很明显,诗中所言的“上帝许给的福地”并非《神曲》中的但丁和《天路历程》中的“基督徒”所寻找的真正宗教意义上的“天堂”,而是象征人类对理想境界的向往,这是诗人进行思想探索的起点。而雾中的“海洋”,却包含多重意义,它既是生生不息的大自然的象征,也是连接人与“天堂”境界的现实纽带,同时也可视为诗人艺术灵感中外化的精神世界。诗人与它的对话,显示出了现实与幻想、幻想与希望、希望与追求之间尖锐的矛盾:既然现实客观世界中不存在幻想的余地,幻想之梦破灭,希望也就失去了依托,但是,生活之海为什么仍在不断地孕育生命的激情?而这生命的激情不正是希望与幻想的温床吗?按照这个思路试想下去,我们就会发现,表面上看,诗人的精神探索没有找到任何出路,他只是在迷惘之中对现实发生了永恒的疑问,其实,答案尽在这疑问之中。
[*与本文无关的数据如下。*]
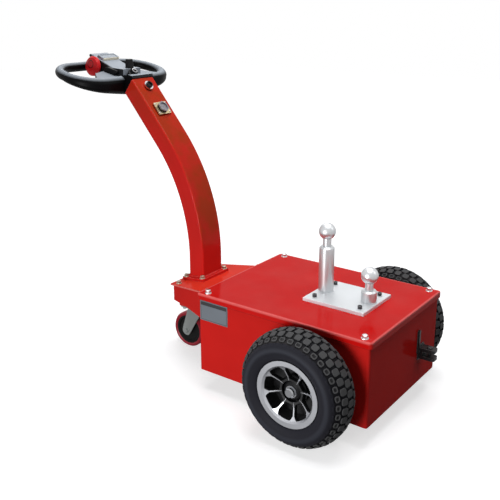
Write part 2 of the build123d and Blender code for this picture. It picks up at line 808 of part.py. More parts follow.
# Caster: top plate with its ball race, and the swivelling fork below
fork_top = caster_plate_z - caster_plate_thick - caster_race - 1
fork_inside = caster_half_width + fork_side_gap
with BuildPart() as caster_plate:
    with BuildSketch(Plane.XY.offset(caster_plate_z)):
        with Locations((caster_swivel_x, 0)):
            RectangleRounded(*caster_plate_size, 8)
    extrude(amount=-caster_plate_thick)
    with BuildSketch(Plane.XY.offset(caster_plate_z - caster_plate_thick)):
        with Locations((caster_swivel_x, 0)):
            Circle(caster_race_radius)
    extrude(amount=-caster_race, taper=12)
finish(caster_plate.part, "caster_plate")
with BuildPart() as caster_fork:
    with BuildSketch(Plane.XZ):
        with Locations((caster_swivel_x, fork_top - fork_crown)):
            Rectangle(fork_top_length, 2 * fork_crown)
        with Locations((caster_wheel_x, caster_radius)):
            Circle(fork_end_radius)
        make_hull()
    extrude(amount=fork_inside + fork_sheet, both=True)
    with BuildSketch(Plane.YZ.offset(caster_swivel_x - 40)):
        with Locations((0, fork_top - fork_crown)):
            Rectangle(2 * fork_inside, fork_top, align=(Align.CENTER, Align.MAX))
    extrude(amount=3 * caster_radius, mode=Mode.SUBTRACT)
    with BuildSketch(Plane.XY.offset(fork_top)):
        with Locations((caster_swivel_x, 0)):
            Circle(fork_disc_radius)
    extrude(amount=-fork_crown)
    with BuildSketch(Plane.XZ):
        with Locations((caster_wheel_x, caster_radius)):
            Circle(caster_bolt_radius)
    extrude(amount=2 * fork_inside, both=True, mode=Mode.SUBTRACT)
finish(caster_fork.part, "caster_fork")
with BuildPart() as caster_bolt:
    with BuildSketch(Plane.XZ):
        with Locations((caster_wheel_x, caster_radius)):
            Circle(caster_bolt_radius)
    extrude(amount=fork_inside + fork_sheet, both=True)
    for side in (1, -1):
        with BuildSketch(Plane.XZ.offset(side * (fork_inside + fork_sheet))):
            with Locations((caster_wheel_x, caster_radius)):
                RegularPolygon(1.5 * caster_bolt_radius, 6)
        extrude(amount=side * caster_bolt_radius)
finish(caster_bolt.part, "caster_bolt")

# Caster wheel: a moulded hub and a cast tread. Half sections: (offset along the axle, radius)
hub_half = fork_inside - 1
caster_sections = (
    (
        "caster_hub",
        ((hub_half, 6.4), (hub_half, 13), (12, 13), (8, 18), (8, 40), (14, 44), (14, 50)),
    ),
    (
        "caster_tread",
        ((14, 50), (caster_half_width, 54), (caster_half_width, 58), (11, caster_radius)),
    ),
)
caster_axis = Axis((caster_wheel_x, 0, caster_radius), (0, 1, 0))
for name, half in caster_sections:
    with BuildPart() as turned:
        with BuildSketch(Plane(origin=(caster_wheel_x, 0, caster_radius), x_dir=(0, 1, 0), z_dir=(1, 0, 0))):
            with BuildLine():
                Polyline(*half, *[(-offset, radius) for offset, radius in reversed(half)], close=True)
            make_face()
        revolve(axis=caster_axis)
    finish(turned.part, name)
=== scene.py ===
from math import cos, pi, radians, sin, sqrt

import bmesh
import bpy
from mathutils import Matrix, Vector


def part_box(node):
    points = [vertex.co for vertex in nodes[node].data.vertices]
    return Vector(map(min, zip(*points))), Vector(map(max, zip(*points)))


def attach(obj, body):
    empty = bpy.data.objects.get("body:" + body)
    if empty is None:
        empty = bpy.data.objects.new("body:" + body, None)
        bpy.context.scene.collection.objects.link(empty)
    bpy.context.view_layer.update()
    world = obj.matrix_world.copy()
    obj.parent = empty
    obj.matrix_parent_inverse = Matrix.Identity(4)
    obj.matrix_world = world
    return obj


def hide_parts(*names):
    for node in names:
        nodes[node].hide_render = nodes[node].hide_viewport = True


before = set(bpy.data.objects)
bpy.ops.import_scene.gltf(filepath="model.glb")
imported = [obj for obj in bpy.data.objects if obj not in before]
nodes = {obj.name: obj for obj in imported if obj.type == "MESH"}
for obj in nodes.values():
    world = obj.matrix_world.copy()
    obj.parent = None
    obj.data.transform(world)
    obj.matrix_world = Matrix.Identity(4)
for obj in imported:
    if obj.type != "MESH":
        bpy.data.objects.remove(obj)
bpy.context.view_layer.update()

scene = bpy.context.scene
scene.view_settings.view_transform = "Standard"

# The studio: a camera at the photograph's angle, a pale floor that keeps the shadow, and a white
# surround. The surround is white to the eye and in reflections, and gives only a weak fill light.
camera = bpy.data.objects.new("photo_camera", bpy.data.cameras.new("photo_camera"))
camera.data.sensor_width = 36.0
camera.data.lens = 53.98
camera.data.shift_x = -0.01374
camera.data.shift_y = -0.0674
camera.location = (-1.3844, 1.8032, 1.1710)
camera.rotation_euler = (radians(73.635), 0.0, radians(-143.94))
scene.collection.objects.link(camera)
scene.camera = camera


def add_node(tree, kind, sockets=(), **settings):
    """A node of that kind, with its settings, and each socket given a value or a link."""
    made = tree.nodes.new(kind)
    for name, value in settings.items():
        setattr(made, name, value)
    for socket, value in dict(sockets).items():
        if isinstance(value, bpy.types.NodeSocket):
            tree.links.new(value, made.inputs[socket])
        else:
            made.inputs[socket].default_value = value
    return made


def calculate(tree, operation, *values):
    """The result of a sum on numbers."""
    return add_node(tree, "ShaderNodeMath", enumerate(values), operation=operation).outputs[0]


def calculate_vector(tree, operation, *values):
    """The result of a sum on vectors: a number for a length or a dot product, else a vector."""
    made = add_node(tree, "ShaderNodeVectorMath", enumerate(values), operation=operation)
    return made.outputs["Value" if operation in ("LENGTH", "DOT_PRODUCT") else "Vector"]


def remap(tree, value, low, high, to_low=0.0, to_high=1.0):
    """A value carried over from one range to another, and held at the ends."""
    sockets = enumerate((value, low, high, to_low, to_high))
    return add_node(tree, "ShaderNodeMapRange", sockets).outputs[0]


def mix_colour(tree, factor, first, second):
    return add_node(tree, "ShaderNodeMix", {0: factor, 6: first, 7: second}, data_type="RGBA").outputs[2]


def object_place(tree):
    """Where a point of a piece lies in the part's frame."""
    return add_node(tree, "ShaderNodeTexCoord").outputs["Object"]


def ray_kinds(tree):
    """1 for rays from the eye, and 1 for rays off gloss or through glass."""
    rays = add_node(tree, "ShaderNodeLightPath").outputs
    off_surface = calculate(tree, "MAXIMUM", rays["Is Glossy Ray"], rays["Is Transmission Ray"])
    return rays["Is Camera Ray"], off_surface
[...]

黑格尔说过,解决问题并不重要,重要的在于提出问题,在洋洋洒洒的《美学》这部巨著中,他专门论及了怀疑精神对人类发展的重大贡献。历史证明了这一点,只要怀有疑问,人就必定要有所追求,有所探索,这是人的生命意义之所在,也是人的最终命运。《海洋》告诉我们的正是这一点。
有人将前进无路、又不甘后退处于两难境地的诗人喻为希腊神话中受到诸神惩罚的西绪福斯,他汗流浃背不断地推石上山,巨石又不断地滚落山下,他徒劳无益地往返于希望与失望之间,“用尽全部心力而一无所成”。法国存在主义哲学家加缪称其为荒诞现实中的“荒诞的英雄”,他宣称:“我让西绪福斯留在山下!人们总是看得见他的重负。”由于“登上顶峰的斗争本身足以充实人的心灵。应该设想,西绪福斯是幸福的。”而我们但愿诗人不是留在山下的西绪福斯,他所寻找的也不是西绪福斯式的徒劳无益的“幸福”!